Top Five CEOs Leading Growth

Restaurant industry headlines have been doom and gloom over the past few months. Despite record low food pricing, restaurants are still facing challenges like a shifting marketing landscape, increased minimum wages and soaring operation costs accompanied by declining sales.

Despite the stagnant sales and dining room visitor downturn, some restaurant chains are actually seeing some growth. What can the leaders of successful companies teach us about stirring sales? We decided to take a closer look at some of the CEOs of the Top 10 Fastest Growing Chains in the United States.   


Zach McLeroy

  • McLeroy is the CEO of Zaxby’s, Nation’s Restaurant News’ 10th top restaurant chain.
  • CEO since 1990 and Co-Founder.
  • Previously: CEO for Southern Mortgage & Lending Corporation

McLeroy got his start in the restaurant industry while putting himself through the University of Georgia. He worked at restaurants around campus including a pizza shop. Inspired by the success of Guthrie’s, a local chicken finger restaurant, he left his job in mortgaging, sold his drum set and started the chicken joint Zaxby’s with childhood buddy Tony Townley.



Charles R. Morrison 

Morrison has more than 20 years in the restaurant industry. In 2012 after taking the helm at Wingstop , his primary goal was to infuse more “discipline and structure” to the company. Apparently, his strategy and leadership have worked. Since then he’s overseen the company going public in 2015. When asked what has inspired his leadership style ,he responded, “All of my experiences in my career, watching people and modeling what to do and avoiding what not to do.”



Chris Gheysens

  • CEO of WaWa, Nation’s Restaurant News’ 9th top restaurant chain.
  • Named CFO in 1997 and promoted to CEO in 2013.
  • Was an auditor in the Philly office of Deloitte LLP before moving to WaWa.
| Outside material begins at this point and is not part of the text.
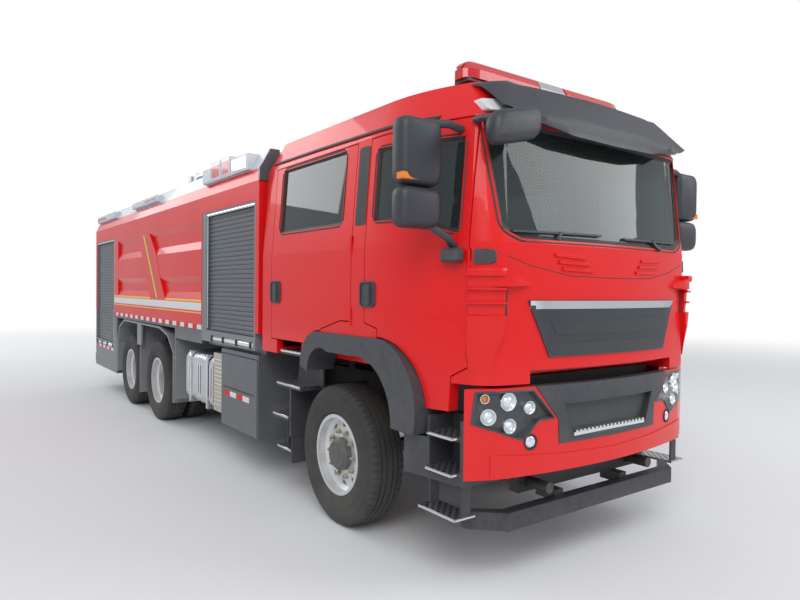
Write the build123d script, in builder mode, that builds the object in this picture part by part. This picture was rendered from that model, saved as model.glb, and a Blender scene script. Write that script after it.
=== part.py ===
from build123d import *
import os

# Foam fire truck on a three-axle cab-over chassis, in millimetres.
# X is to the truck's left, Y to its rear and Z up. The origin is on the ground under the middle of its length.

# Driving dimensions along the truck
mirror_reach = 35
front_overhang = 1585
wheelbase = 4600
bogie_spread = 1400
rear_overhang = 2250
cab_back = 1150
body_gap = 60
front_locker_length = 1480
rear_locker_length = 1400
tail_bar_depth = 60

# Driving dimensions across the truck
body_half_width = 1250
cab_half_width = 1235
frame_half_width = 430
front_flange_x = 1153
rear_flange_x = 1177
dual_spacing = 335
kingpin_x = 880

# Driving dimensions in height
hub_height = 520
frame_top = 1020
frame_depth = 280
cab_floor = 1208
door_bottom = 1040
rear_door_bottom = 1330
hood_bottom = 1285
belt_height = 2200
gutter_height = 2830
roof_height = 3100
body_floor = 1150
panel_bottom = 1300
crease_height = 2713
band_top = 2840
parapet_top = 2990
deck_height = 2760

# Clearances and wall thicknesses
seat_gap = 0.3
running_gap = 0.05
door_gap = 8
seam_gap = 4
door_wall = 60
body_wall = 40
glass_thickness = 6

# Stations along the truck
overall_length = mirror_reach + front_overhang + wheelbase + bogie_spread + rear_overhang
nose_y = mirror_reach - overall_length / 2
tail_y = overall_length / 2
axle_1 = nose_y + front_overhang
axle_2 = axle_1 + wheelbase
axle_3 = axle_2 + bogie_spread
cab_rear = axle_1 + cab_back
body_front = cab_rear + body_gap
body_rear = tail_y - tail_bar_depth
tank_front = body_front + front_locker_length
tank_rear = body_rear - rear_locker_length
os.makedirs("parts", exist_ok=True)


def write(solid, name):
    """Label one finished piece and write it as its own file."""
    solid.label = name
    export_step(solid, f"parts/{name}.step")


def other_side(solid):
    return mirror(solid, about=Plane.YZ)


def both_sides(solid):
    """The left piece and its mirror image as one node of two solids."""
    return Compound(children=list(solid.solids()) + list(other_side(solid).solids()))


def box(x, y, z):
    """A plain block between the low and high coordinates given for each axis."""
    with BuildPart() as block:
        with Locations(((x[0] + x[1]) / 2, (y[0] + y[1]) / 2, (z[0] + z[1]) / 2)):
            Box(x[1] - x[0], y[1] - y[0], z[1] - z[0])
    return block.part


def side_prism(outline, x, grow=0):
    """A side-view outline of Y and Z points, drawn out across the truck between two X values."""
    with BuildPart() as prism:
        with BuildSketch(Plane.YZ.offset(x[0])):
            with BuildLine():
                Polyline(*outline, close=True)
            make_face()
            if grow:
                offset(amount=grow, kind=Kind.INTERSECTION)
        extrude(amount=x[1] - x[0])
    return prism.part


def front_prism(outline, y, grow=0):
    """A front-view outline of X and Z points, drawn out along the truck between two Y values."""
    with BuildPart() as prism:
        with BuildSketch(Plane(origin=(0, y[0], 0), x_dir=(1, 0, 0), z_dir=(0, -1, 0))):
            with BuildLine():
                Polyline(*outline, close=True)
            make_face()
            if grow:
                offset(amount=grow, kind=Kind.INTERSECTION)
        extrude(amount=-(y[1] - y[0]))
    return prism.part


def plan_prism(outline, z):
    """A plan outline of X and Y points, drawn up between two heights."""
    with BuildPart() as prism:
        with BuildSketch(Plane.XY.offset(z[0])):
            with BuildLine():
                Polyline(*outline, close=True)
            make_face()
        extrude(amount=z[1] - z[0])
    return prism.part


def cross_bar(x, y, z, radius):
    """A round bar across the truck between two X values."""
    with BuildPart() as bar:
        with BuildSketch(Plane.YZ.offset(x[0])):
            with Locations((y, z)):
                Circle(radius)
        extrude(amount=x[1] - x[0])
    return bar.part


def post(x, y, z, radius):
    """An upright round post between two heights."""
    with BuildPart() as upright:
        with BuildSketch(Plane.XY.offset(z[0])):
            with Locations((x, y)):
                Circle(radius)
        extrude(amount=z[1] - z[0])
    return upright.part


def fused(pieces):
    """One solid from pieces that overlap."""
    with BuildPart() as joined:
        for piece in pieces:
            add(piece)
    return joined.part


def shifted(points, y=0, z=0):
    return [(first + y, second + z) for first, second in points]


# Wheels
rim_width = 250
rim_flange_radius = 298.5
bead_radius = 286
well_radius = 258
rim_wall = 12
tyre_overhang = 25
tyre_radius = hub_height
spindle_radius = 45
rear_spindle_radius = 60
hub_radius = 120
hub_cap = 12
stud_circle = 335
stud_count = 10
nut_radius = 17
nut_height = 26
hand_hole_circle = 215
hand_hole_radius = 17
disc_thickness = 14
wheel_plane = Plane(origin=(0, 0, hub_height), x_dir=(1, 0, 0), z_dir=(0, -1, 0))
wheel_axis = Axis((0, 0, hub_height), (1, 0, 0))


def turned_piece(outline):
    """One ring of a wheel, from an outline of across and radius."""
    with BuildPart() as ring:
        with BuildSketch(wheel_plane):
            with BuildLine():
                Polyline(*outline, close=True)
            make_face()
        revolve(axis=wheel_axis)
    return ring.part


def rim(flange_x, root_depth, disc_depth, inward=1):
    """A steel wheel. Depths run from the flange plane into the truck, or outwards where inward is -1."""
    # Columns: depth, radius
    barrel = [(0, rim_flange_radius), (10, rim_flange_radius), (12, bead_radius), (58, bead_radius - 2),
              (78, well_radius), (172, well_radius), (192, bead_radius - 2), (238, bead_radius),
              (240, rim_flange_radius), (rim_width, rim_flange_radius), (rim_width, bead_radius - rim_wall),
              (186, bead_radius - rim_wall), (166, well_radius - rim_wall), (84, well_radius - rim_wall),
              (64, bead_radius - rim_wall), (0, bead_radius - rim_wall)]
    foot = disc_depth + disc_thickness
    disc = [(root_depth - disc_thickness, well_radius - rim_wall / 2), (root_depth, well_radius - rim_wall / 2),
            (foot, stud_circle / 2 + 20), (foot, hub_radius - 20), (disc_depth, hub_radius - 20),
            (disc_depth, stud_circle / 2 + 20)]
    face = Plane(origin=(flange_x - inward * disc_depth, 0, hub_height), x_dir=(0, 1, 0), z_dir=(inward, 0, 0))
    with BuildPart() as made:
        for outline in (barrel, disc):
            add(turned_piece([(flange_x - inward * depth, radius) for depth, radius in outline]))
        with BuildSketch(face):
            with PolarLocations(hand_hole_circle, stud_count, start_angle=18):
                Circle(hand_hole_radius)
        extrude(amount=80, both=True, mode=Mode.SUBTRACT)
    return made.part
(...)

Most of Gheysens career has been spent at convenience store WaWa. He learned the importance of treating employees well and supporting customer relationships from watching his father own and operate car washes as a child. Service is built into WaWa’s ethos. Gheysens is known to stop and pitch in when making store visits. He also worked with Saint Joseph’s University to design a customized servant leadership program, which all of WaWa’s senior management have completed.



Stephen M. King

King learned restaurant management and earned his MBA at Cornell University. He helped turn things around after Dave and Busters declared bankruptcy in 2004; the “Chuckie Cheese for adults” sold for $570 mil in 2010 and then double that in 2014. King attributes the change in tide to new systems in the kitchen and labor management.



Peter Cancro

Cancro’s career started with Mike’s Subs working behind the counter. At the age of 17, he became the owner after buying the business with the help of his football coach who, fortunately for Cancro, was also a banker. Since purchasing Mike’s Subs in 1971, he has grown the business to over 1,500 locations! From the start, Cancro taught his staff the importance of customer interaction and shared his passion for getting to know every guest that walks through the door.